Poems on Several Occasions, vol. 2 (John Gay, 1720)

I previously read volume one. This collection took much longer to get through than its length demanded, but the content was rough going. It isn’t that it was hard to read, but rather it’s relentlessly depressing.

Roughly half of the book is devoted to short poems of various sorts: epistles, tales, eclogues, and miscellanies (mostly elegies). If I might describe them all in a single word, that word would be jaded. This collection is more thematically connected than the first volume. Together, these poems lament that a successful poet is one who either becomes a sycophant to a rich patron or devotes himself to pablum and writes pop songs and ballads for the general public. Truth or art are the way to starvation. And Gay admits how horrendously hypocritical it is of him to demean this sort of success, as he’s gone down both roads himself.

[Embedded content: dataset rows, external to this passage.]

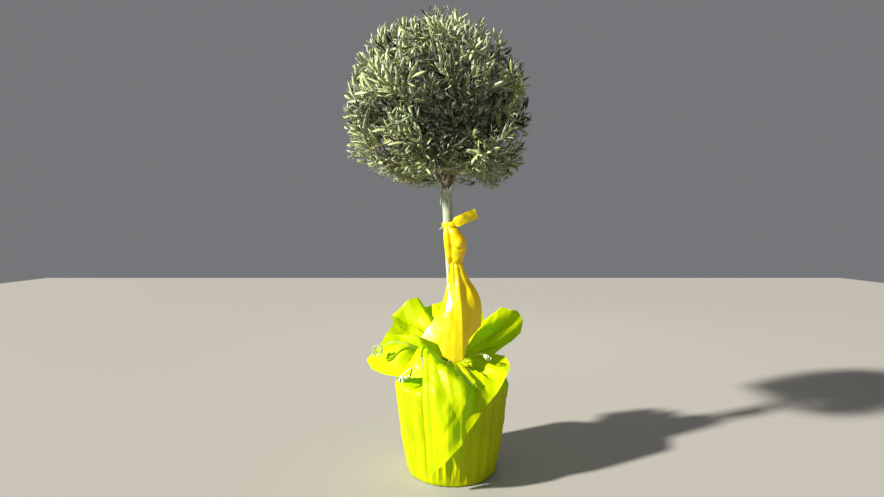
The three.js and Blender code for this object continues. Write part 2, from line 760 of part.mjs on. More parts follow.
function ribbonDrapeSolid() {
  const last = DRAPE_FOLDS.length - 1;
  const lines = DRAPE_FOLDS.map(([middle, hem], i) => {
    const across = i / last;
    const at = (stop, front) => vector(mix(stop.left, stop.right, across), -KNOT_BORE - front, stop.z);
    const front = DRAPE_WAIST.front + DRAPE_WAIST.bulge * Math.sin(Math.PI * across);
    const stops = [at(DRAPE_START, DRAPE_START.front), at(DRAPE_WAIST, front), vector(...middle), vector(...hem)];
    return new THREE.CatmullRomCurve3(stops, false, "centripetal");
  });
  const placeAt = (u, v) => {
    const fold = Math.min(Math.max(Math.floor(u * last), 0), last - 1);
    const [near, far] = [lines[fold], lines[fold + 1]];
    const share = THREE.MathUtils.clamp(v, 0, 1);
    return near.getPointAt(share).lerp(far.getPointAt(share), u * last - fold);
  };
  return seated(solid(sheet(placeAt, RIBBON_THICKNESS, last, DRAPE_ROWS)));
}

// Assembly
add("trunk", trunkSolid(0), BARK);
for (const mass of places) add(`bough_${mass.name}`, fittedBough(mass), BARK);
for (const mass of places) add(`foliage_${mass.name}`, foliageSolid(mass), LEAVES);
add("stem_wrap", stemWrapSolid(), STEM_FILM);
add("pot", potSolid(), POT);
add("soil", soilSolid(), SOIL);
add("film_skirt", filmSkirtSolid(), FILM);
add("film_tie", tieSolid(), TIE);
for (const lobe of LOBES) add(lobe.name, lobeSolid(lobe), FILM);
add("ribbon_knot", knotSolid(0), RIBBON);
add("ribbon_end", ribbonEndSolid(), RIBBON);
add("ribbon_loop", ribbonLoopSolid(), RIBBON);
add("ribbon_drape", ribbonDrapeSolid(), RIBBON);

export default part;
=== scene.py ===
"""A potted olive tree dressed as a gift: bark, leaves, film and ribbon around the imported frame.

Lengths are in millimetres while the shapes are worked out, and become metres when a piece is made.
"""

import math

import bpy
import numpy as np
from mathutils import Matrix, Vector, noise


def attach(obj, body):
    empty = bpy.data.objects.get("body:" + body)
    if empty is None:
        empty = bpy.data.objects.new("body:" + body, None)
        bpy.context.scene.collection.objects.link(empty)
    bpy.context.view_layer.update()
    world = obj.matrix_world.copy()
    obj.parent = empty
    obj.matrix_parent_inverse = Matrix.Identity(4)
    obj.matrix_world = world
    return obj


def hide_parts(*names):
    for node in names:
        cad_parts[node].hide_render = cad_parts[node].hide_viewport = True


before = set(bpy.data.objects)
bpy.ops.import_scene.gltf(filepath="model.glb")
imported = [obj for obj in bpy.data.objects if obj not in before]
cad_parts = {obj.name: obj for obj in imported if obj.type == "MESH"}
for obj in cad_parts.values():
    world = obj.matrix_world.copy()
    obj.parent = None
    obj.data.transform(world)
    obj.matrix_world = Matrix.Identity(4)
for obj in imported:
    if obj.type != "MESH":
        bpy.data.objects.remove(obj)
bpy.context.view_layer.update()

MM = 0.001
GAP = 0.3
SEED = 3
UP = np.array([0.0, 0.0, 1.0])
GOLDEN_ANGLE = math.pi * (3 - math.sqrt(5))

# Sizes that the part's source also has
POT_HEIGHT = 258
POT_BASE_RADIUS = 130
POT_TOP_RADIUS = 160
POT_FLOOR = 1.8
POT_LIP = 5
POT_LIP_HEIGHT = 12
RIM = POT_FLOOR + POT_HEIGHT
SOIL_TOP = RIM - 20
NECK_RADIUS = 35
NECK_HEIGHT = 329

TRUNK_FOOT = SOIL_TOP + GAP
TRUNK_START = TRUNK_FOOT - 6
TRUNK_TOP = 886
TRUNK_FOOT_RADIUS = 17
TRUNK_TOP_RADIUS = 12.5
ROOT_FLARE = 9
FLARE_FADE = 16
# The trunk swells at its fork, which is this share of the way up
FORK_SHARE = 0.955
FORK_SWELL = 3.5
STEM_WRAP_BOTTOM = 345
STEM_WRAP_TOP = 843

CROWN_CENTRE = np.array([-40.0, 0.0, 1071.0])
CROWN_RADIUS = 270
CROWN_ABOVE = 284
CROWN_BELOW = 240
CROWN_UNDERSIDE = 3
BARE_RADIUS = 42
BARE_HEIGHT = 888

KNOT_HEIGHT = 735

# Shells of shoots from the outside in: how many, and the shares of the crown between which they end
SHELLS = ((620, 0.8, 1.0), (230, 0.56, 0.8), (100, 0.34, 0.58))
# Shares of the crown that a mass's stem and its twigs reach, and past which a shoot is an outer one
STEM_REACH = 0.84
TWIG_REACH = 0.97
OUTER_REACH = 0.82
SHOOT_LENGTH = 85
LEAF_LENGTH = 50
LEAF_WIDTH = 9.6
# The furthest that a leaf's tip reaches, as a share of the crown's outline
TIP_LIMIT = 1.055
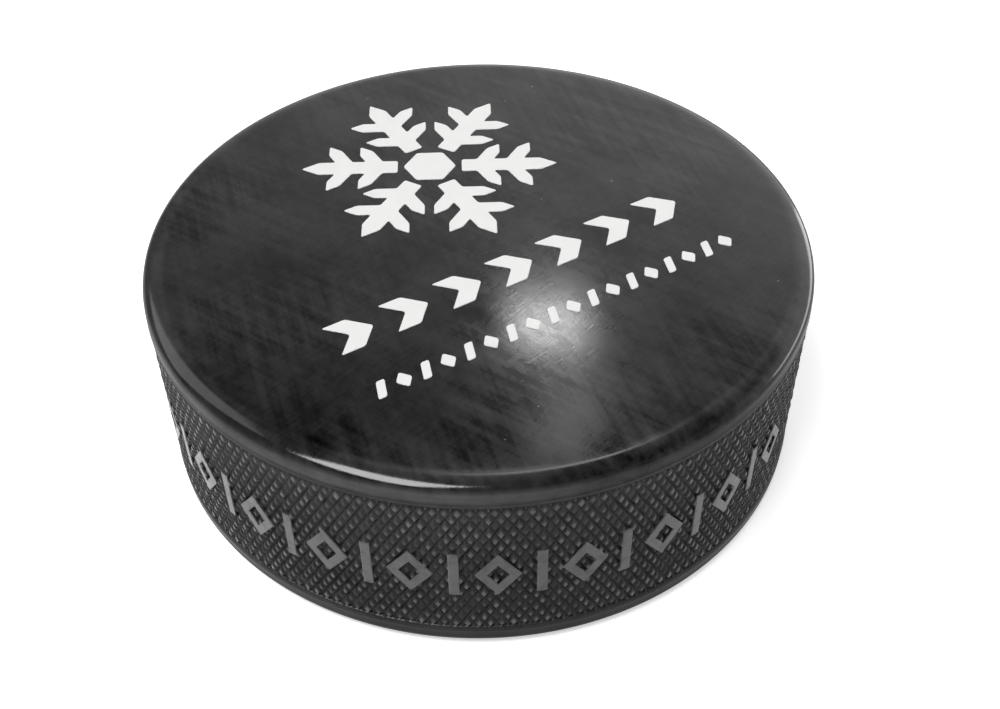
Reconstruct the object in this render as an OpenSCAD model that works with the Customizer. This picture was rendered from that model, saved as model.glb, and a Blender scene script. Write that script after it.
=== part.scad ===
// Ice hockey puck: one vulcanised rubber moulding, with a screen print on its upper face.
// Millimetres, +Z up. The origin is the centre of the lower face, and +X is the way the print reads.
// The knurled band around the edge is turned plain, at the middle of the knurl's depth.

/* [Disc] */
// Largest diameter, over the fine ridges on the smooth lands
puck_d = 76.2; // [75:0.1:78]
// Thickness from flat face to flat face
puck_h = 25.4; // [24:0.1:27]
// How far the rounded shoulder reaches in from the rim
shoulder_in = 2.1; // [1.9:0.05:2.3]
// Radius of the shoulder next to the flat face
shoulder_face_r = 2.9; // [2.6:0.1:3.4]
// Radius of the shoulder next to the rim
shoulder_rim_r = 1.1; // [0.9:0.05:1.3]

/* [Edge] */
// Height of the smooth rim from each face down to the knurl
land_h = 3; // [2.8:0.1:6]
// Depth of the knurl's grooves below the rim
knurl_depth = 0.4; // [0.2:0.05:0.5]
// Distance of the mould's parting line from each face
parting_h = 2.4; // [2.3:0.05:2.5]
// Half the width of the fine ridge at the parting line
parting_w = 0.16; // [0.1:0.02:0.24]
// Height of the fine ridge at the parting line
parting_proud = 0.04; // [0.02:0.02:0.1]

/* [Edge frieze] */
// Number of raised marks, lozenges and bars in turn
frieze_n = 19; // [3:2:31]
// Angle from one mark to the next, in degrees
frieze_step = 6.8; // [6.6:0.1:8]
// Direction of the frieze's middle, in degrees from +X
frieze_angle = -125.5; // [-180:0.5:180]
// Height of the marks
frieze_h = 6.6; // [4:0.1:9]
// Height of the frieze's middle above the lower face
frieze_z = 12.1; // [11:0.1:14]
// Width of a lozenge
lozenge_w = 4.9; // [4:0.1:5.4]
// Width of the raised strokes
stroke_w = 1.1; // [0.8:0.05:1.3]

/* [Print] */
// Thickness of the ink
ink_h = 0.08; // [0.05:0.01:0.15]
// Place of the emblem's centre along the print's reading direction
emblem_x = 1.9; // [-4:0.1:4]
// Place of the emblem's centre across the print's reading direction
emblem_y = 14.6; // [14:0.1:17]
// Radius of the emblem, to the ends of its arms
emblem_r = 15.6; // [15:0.1:16]
// Width of an arm's stem
stem_w = 2.4; // [1.8:0.1:2.8]
// Width of the barbs on an arm
barb_w = 1.8; // [1.2:0.1:2]
// Number of chevrons in the wide row
chevron_n = 7; // [3:1:8]
// Distance from one chevron to the next
chevron_step = 6.7; // [6:0.05:7]
// Height of a chevron
chevron_h = 4.8; // [3:0.1:5.5]
// Width of a chevron's stroke along the row
chevron_w = 2.8; // [1.6:0.1:3.2]
// Middle of the wide row across the reading direction
chevron_y = -7.1; // [-8:0.1:-6]
// Number of marks in the narrow row
mark_n = 18; // [4:1:18]
// Distance from one narrow mark to the next
mark_step = 2.6; // [2.3:0.05:2.7]
// Height of a narrow mark
mark_h = 2.4; // [1.6:0.1:3]
// Middle of the narrow row across the reading direction
mark_y = -16; // [-18:0.1:-13]

/* [Hidden] */
$fn = 180;
puck_r = puck_d / 2;
land_r = puck_r - parting_proud;
band_r = puck_r - knurl_depth / 2;
shoulder_rise = sqrt(pow(shoulder_face_r - shoulder_rim_r, 2) - pow(shoulder_in - shoulder_rim_r, 2));
shoulder_drop = shoulder_face_r - shoulder_rise;
wide_row_x = 0.2;
narrow_row_x = 0.9;
stroke_root = 0.6;
hub_r = 3.2;
arm_gap = 0.7;
inner_barb_at = 6.1;
inner_barb_l = 5;
outer_barb_at = 9.8;
outer_barb_l = 5.2;
barb_angle = 60;
arm_n = 6;
arm_turn = 360 / arm_n;
chevron_nose = 2.2;
tick_w = 1;
tick_lean = 0.9;
rhomb_w = 1.9;
rubber = "#2a2a2c";
ink = "#f3f3f0";

// The upper shoulder's outline: a large arc from the flat face, which a small arc carries on to the rim.
module shoulder_outline() {
    translate([land_r - shoulder_in, puck_h - shoulder_face_r])
        intersection() {
            circle(r = shoulder_face_r);
            polygon([
                [0, 0],
                3 * [shoulder_in - shoulder_rim_r, shoulder_rise],
                [0, 3 * shoulder_face_r]
            ]);
        }
    translate([land_r - shoulder_rim_r, puck_h - shoulder_drop]) circle(r = shoulder_rim_r);
}

// Half of the moulding's section, from the axis to the rim.
module section() {
    for (flip = [0, 1])
        translate([0, flip * puck_h]) mirror([0, flip]) {
            shoulder_outline();
            translate([0, puck_h / 2]) square([land_r - shoulder_in, puck_h / 2]);
            translate([0, puck_h / 2]) square([land_r - shoulder_rim_r, puck_h / 2 - shoulder_drop]);
            translate([0, puck_h - land_h]) square([land_r, land_h - shoulder_drop]);
            translate([0, puck_h - parting_h]) parting_ridge();
        }
    translate([0, land_h]) square([band_r, puck_h - 2 * land_h]);
}

// A fine ridge around the rim, left where the mould's parts met.
module parting_ridge() {
    polygon([
        [land_r - shoulder_rim_r, -parting_w],
        [land_r, -parting_w],
        [puck_r, 0],
        [land_r, parting_w],
        [land_r - shoulder_rim_r, parting_w]
    ]);
}

module lozenge() {
    difference() {
        rhomb(lozenge_w, frieze_h);
        rhomb(lozenge_w - 2.4 * stroke_w, frieze_h - 3.2 * stroke_w);
    }
}

module rhomb(w, h) {
    polygon([[-w / 2, 0], [0, -h / 2], [w / 2, 0], [0, h / 2]]);
}

// The marks stand up from the knurl's grooves to the level of the rim. Each is cut from a radial prism.
module frieze() {
    first = frieze_angle - frieze_step * (frieze_n - 1) / 2;
    intersection() {
        cylinder(r = puck_r, h = puck_h);
        union()
            for (i = [0 : frieze_n - 1])
                rotate([0, 0, first + i * frieze_step])
                    translate([band_r - stroke_root, 0, frieze_z])
                        rotate([90, 0, 90])
                            linear_extrude(2 * stroke_root)
                                if (i % 2 == 0) lozenge();
                                else square([stroke_w, frieze_h], center = true);
    }
}

module puck_body() {
    color(rubber)
        union() {
            rotate_extrude() section();
            frieze();
        }
}

// Lays a flat outline on the upper face as a patch of ink.
module printed(x, y) {
    color(ink) translate([x, y, puck_h]) linear_extrude(ink_h) children();
}

module emblem_hub() {
    printed(emblem_x, emblem_y) rotate(arm_turn / 2) circle(r = hub_r, $fn = 6);
}

// A bar from the origin along +X, with a 60 degree point at its far end.
module crystal_bar(l, w) {
    shaft = l - w * cos(30);
    polygon([[0, -w / 2], [shaft, -w / 2], [l, 0], [shaft, w / 2], [0, w / 2]]);
}

module barbs(at, l) {
    for (side = [-1, 1])
        translate([at, 0]) rotate(side * barb_angle) crystal_bar(l, barb_w);
}

module emblem_arm(i) {
    stem_from = hub_r + arm_gap;
    printed(emblem_x, emblem_y)
        rotate(arm_turn / 2 + (i - 1) * arm_turn) {
            translate([stem_from, 0]) crystal_bar(emblem_r - stem_from, stem_w);
            barbs(inner_barb_at, inner_barb_l);
            barbs(outer_barb_at, outer_barb_l);
        }
}

module title_chevron(i) {
    row_x = wide_row_x + (i - (chevron_n + 1) / 2) * chevron_step;
    printed(row_x - (chevron_w + chevron_nose) / 2, chevron_y)
        polygon([
            [0, -chevron_h / 2],
            [chevron_w, -chevron_h / 2],
            [chevron_w + chevron_nose, 0],
            [chevron_w, chevron_h / 2],
            [0, chevron_h / 2],
            [chevron_nose, 0]
        ]);
}

// Leaning ticks and small rhombs, in turn.
module small_mark(i) {
    printed(narrow_row_x + (i - (mark_n + 1) / 2) * mark_step, mark_y)
        if (i % 2 == 0) rhomb(rhomb_w, mark_h);
        else
            polygon([
                [-(tick_w + tick_lean) / 2, -mark_h / 2],
                [(tick_w - tick_lean) / 2, -mark_h / 2],
                [(tick_w + tick_lean) / 2, mark_h / 2],
                [(tick_lean - tick_w) / 2, mark_h / 2]
            ]);
}

puck_body();
emblem_hub();
for (i = [1 : arm_n]) emblem_arm(i);
for (i = [1 : chevron_n]) title_chevron(i);
for (i = [1 : mark_n]) small_mark(i);
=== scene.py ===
import math
import random

import bmesh
import bpy
from mathutils import Matrix, Vector


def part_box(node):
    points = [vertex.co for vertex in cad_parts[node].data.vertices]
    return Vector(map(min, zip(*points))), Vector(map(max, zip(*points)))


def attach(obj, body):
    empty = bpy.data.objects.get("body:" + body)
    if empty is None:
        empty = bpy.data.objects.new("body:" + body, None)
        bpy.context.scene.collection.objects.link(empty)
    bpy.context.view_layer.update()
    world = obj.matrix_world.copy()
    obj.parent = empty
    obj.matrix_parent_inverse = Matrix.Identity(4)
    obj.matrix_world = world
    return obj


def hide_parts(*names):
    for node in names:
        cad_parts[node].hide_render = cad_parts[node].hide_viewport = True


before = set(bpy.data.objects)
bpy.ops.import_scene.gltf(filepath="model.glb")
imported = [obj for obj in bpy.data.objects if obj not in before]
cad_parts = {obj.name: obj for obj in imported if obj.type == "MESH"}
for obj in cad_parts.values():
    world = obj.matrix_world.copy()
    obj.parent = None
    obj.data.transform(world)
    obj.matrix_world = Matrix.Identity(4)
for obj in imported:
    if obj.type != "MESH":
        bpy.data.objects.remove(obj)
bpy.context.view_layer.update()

# Ice hockey puck. Lengths are in millimetres until a mesh is made, which is where they become metres.
MM = 0.001

body_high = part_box("puck_body")[1]
PUCK_R = body_high.x / MM
PUCK_H = body_high.z / MM
MID_H = PUCK_H / 2

# Shoulder: a large arc next to the flat face, carried on by a small arc down to the rim.
SHOULDER_IN = 2.1
SHOULDER_FACE_R = 2.9
SHOULDER_RIM_R = 1.1

# Smooth land between the shoulder and the knurl, with the mould's parting line on it as a fine ridge.
LAND_H = 3.0
LAND_TAPER = 0.2
PARTING_H = 2.4
PARTING_W = 0.16
PARTING_PROUD = 0.04
LAND_R = PUCK_R - PARTING_PROUD

# Diamond knurl. Helix lines at 30 degrees make each diamond 1.73 times as tall as it is wide.
KNURL_N = 198
KNURL_ROWS = 21
KNURL_DEPTH = 0.40
KNURL_DIAMOND_H = math.sqrt(3) * 2 * math.pi * PUCK_R / KNURL_N
TIP_BELOW_RIM = 0.03
# Two rings of points round each tip: size as a share of the diamond's, and share of its height.
KNURL_RINGS = ((0.46, 0.86), (0.30, 1.0))
CORE_R = PUCK_R - 0.6

# Raised frieze: lozenge outlines and bars in turn.
FRIEZE_N = 19
FRIEZE_STEP = math.radians(6.8)
FRIEZE_MIDDLE = math.radians(-125.5)
FRIEZE_H = 6.6
FRIEZE_Z = 12.1
LOZENGE_W = 4.9
STROKE_W = 1.1
STROKE_CHAMFER = 0.08

# Ink patches: the radius of their corners and the chamfer of their upper edges.
INK_CORNER = 0.28
INK_CHAMFER = 0.04

# Points around the turned core, two to a knurl diamond.
LATHE_N = 2 * KNURL_N

# The camera: how far it stands round from the print's foot and above the floor's plane, its distance from
# the puck's middle, and the small turns about its own axes that place the puck in the photograph's frame.
CAMERA_TURN = math.radians(-30.5)
CAMERA_ELEVATION = math.radians(42.165)
CAMERA_DISTANCE = 157.575
CAMERA_AIM = {"Y": -0.8176, "X": -1.6740, "Z": -1.2976}
CAMERA_LENS = 46.744

# Softboxes: azimuth and elevation in degrees, distance, width and height in metres, and radiance.
# Azimuth 90 is straight behind the puck as the camera sees it.
SOFTBOXES = {
    "back_spot": (85.3, 44.1, 1.0, 0.065, 0.032, 26),
    "back_strip": (83.2, 49.9, 1.0, 0.055, 0.10, 3.0),
    "back_top": (80.2, 59.5, 1.0, 0.20, 0.13, 7.5),
    "front_left": (-143, 67, 1.0, 0.5, 0.32, 16),
    "left_back": (152, 40, 1.0, 0.45, 0.6, 2.0),
    "right_low": (28, 7.5, 1.0, 0.9, 0.25, 4.0),
}

# Half the floor's width, far enough for its edge to stay out of sight.
FLOOR_HALF = 2000


def add_mesh(name, points, faces):
    """A mesh object from points in millimetres."""
    mesh = bpy.data.meshes.new(name)
    mesh.from_pydata([Vector(p) * MM for p in points], [], faces)
    mesh.validate()
    mesh.update()
    piece = bpy.data.objects.new(name, mesh)
    bpy.context.scene.collection.objects.link(piece)
    return piece


def around(radius, angle, z):
    """The point at a radius, an angle and a height."""
    return (radius * math.cos(angle), radius * math.sin(angle), z)


def arc(centre, radius, start, end, steps):
    """Points along an arc, both ends included."""
    angles = [start + (end - start) * k / steps for k in range(steps + 1)]
    return [(centre[0] + radius * math.cos(a), centre[1] + radius * math.sin(a)) for a in angles]


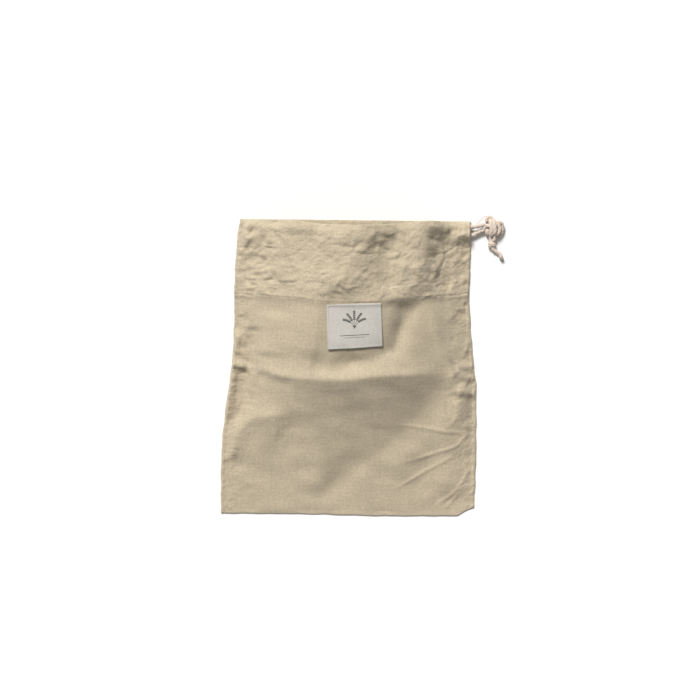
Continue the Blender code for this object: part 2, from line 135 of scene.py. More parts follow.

The second half of the book is a five act play titled Dione, a Pastoral Tragedy. Dione is the daughter of a wealthy courtier. She’s fled the city as her father wanted her to marry for political advancement while she was in love with a man named Lycindas. Lycindas, however, proves unfaithful and now pursues the beautiful shepherdess  Parthenia. Dione disguises herself as Alexis the shepherd and befriends  Lycindas, hoping to remind him of his former promise and steer him away from Parthenia, but she finds herself instead honor-bound as a friend to plead Lycindas’s love to Parthenia, who has so far flatly rejected all his advances.

Despite of Alexis’s efforts, Parthenia sees nothing in Lycindas but an unwelcome annoyance. She is, however, impressed by Alexis’s devotedness to friendship and hopes to be his friend as well. Lycindas becomes jealous, believing that Alexis is trying to steal Parthenia away from him.

Cleanthes, Dione’s father, has meanwhile been searching the countryside for his lost daughter. He’s ambushed by thieves and murdered. Dione, in despair, attempts to kill herself with a dagger, but Parthenia snatches it away while Laura (Dione’s maid) runs for help. Lycindas appears, and with his mind clouded by jealousy, confuses the situation and thinks Alexis is trying to force himself on Parthenia. Lycindas stabs Dione.

As Dione lies dying, she hopes to herself that Lycindas will never discover her true identity and will find happiness with Parthenia, but Laura returns and reveals the secret. Lycindas, racked with guilt, kills himself with the same dagger.

There’s only one illustration in this volume: a frontispiece of cherubs burning incense at Dione’s tomb.

Inscription: Sir G. Graham Montgomery’s ex libris plate, pasted on the inside front cover.

Poems on Several Occasions, vol. 1 (John Gay, 1720)

A collection of several long-form poems, mostly pastoral, several comic. “The Shepherd’s Week”, a poem in six parts (Monday through Saturday), is the centerpiece of the book. It deals with the loves and jealousies of country farmers in a humorous manner. Each day is handsomely illustrated by a full-page woodcut (1775 edition). The longest poem, however, is in three parts and is titled “Trivia”. It covers all the diverse people and events one might see when walking about London on foot, in summer and winter, day and night. This is the only non-pastoral piece and it’s also in an entirely serious tone, aside from a few satirical jabs at the wealthy. But my favorite was the last work, a “tragi-comi-pastoral farce” titled “The What D’Ye Call It”. It begins with a prose scene of the decidedly non-professional writer, director, and actors preparing to stage the play, which I first thought was only to lampshade the absurdities of the production (which at one point introduces an “embryo ghost”), but there’s a great twist at the end that ties it all together.

I have volume 2 as well and will read it eventually (and so I have), but not right now. I like to visit the 18th century from time to time, but I don’t care to stay long.

Inscription: An ex libris plate is pasted on the inside front cover. It’s the coat of arms of Sir G. Graham Montgomery, Baronet of Stanhope. There’s a shield on which stands a robed woman holding an anchor in one hand and a severed head in the other. Below it are the words “Garde Bien”.

Fables (John Gay, 1727)

A collection of poems geared towards children of upper-class families destined for public life. Indeed, Gay wrote them specifically for George II’s youngest son, Prince William. Almost all feature anthropomorphized animals illustrating some moral point, often the perils of vanity and pretense, or the dangers of being taken in by self-serving sycophants posing as friends. At the same time, there’s a certain sarcastic undertone that rather suggests the distinction between politics and realpolitik is a polite fiction.

At least in the fourth edition (1738), every single poem has a large woodcut depicting its principal scene, and they’re all exquisitely detailed.

Inscription: A gift to William Webster on occasion of his 14th birthday, June 7th, 1741.